In October 2020, Buffalo was the feature interview of that month’s issue of Thrasher, the world’s premier skateboarding magazine. He described in detail the intergenerational trauma of the residential schools, its effects on Indigenous people and communities (particularly in terms of how the trauma caused substance use disorders) and how skateboarding helped him overcome these mental health challenges.

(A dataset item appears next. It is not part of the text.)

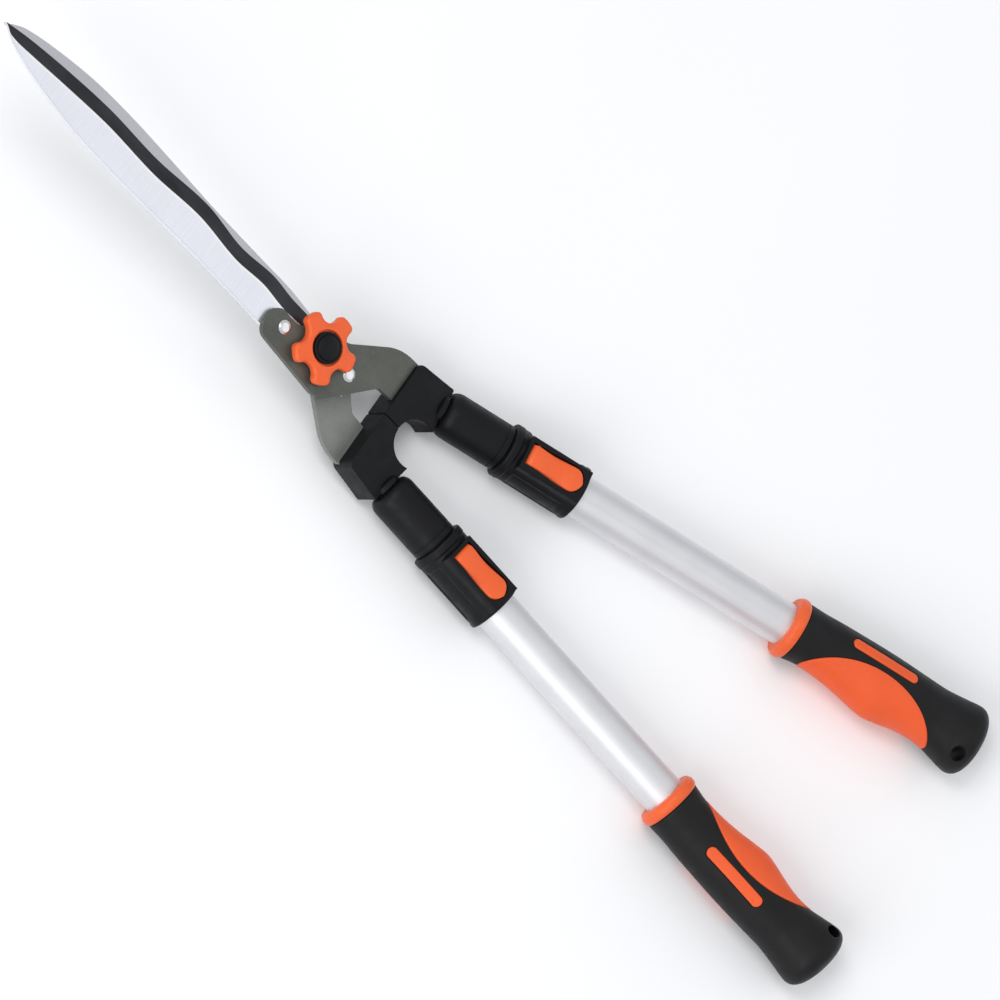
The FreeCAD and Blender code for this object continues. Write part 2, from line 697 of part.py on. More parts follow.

In 2023, Buffalo won the Indspire Award for Sports, notably for his prowess as a skateboarder as well as his commitment to Indigenous communities and self-empowerment. The documentary about his life, Joe Buffalo, which he co-wrote, won many awards in the film festival circuit.
Nations Skate Youth
Joe Buffalo co-founded Nations Skate Youth, an Indigenous-led organization aiming to empower Indigenous youth through skateboarding. The organization aims to inspire youth to embrace Indigenous culture and traditions. Nations Skate Youth places an emphasis on youth mental health and self-esteem, as well as listening to youth and teaching through storytelling. The organization hopes to strengthen Indigenous communities by strengthening intergenerational and cultural bonds.
Acting
Joe Buffalo’s introduction to acting started when he was asked to perform skateboarding tricks for a music video for the hip hop group A Tribe Called Red (now The Halluci Nation) that was released in 2016. It was through this that Buffalo met Kevan Funk. Though Buffalo did not know it at the time, Funk was looking for actors for his new project. Their chance encounter led Buffalo to being cast as ‘Eric’ in Funk’s film Hello Destroyer. The film did well, earning several Leo Awards (annual awards for achievement in British Columbia’s film and television industry), including a nomination for Buffalo in the best supporting male actor category.
Key Terms:
Truck – In skateboarding, a truck is the metal piece that connects the board to the axle and wheels.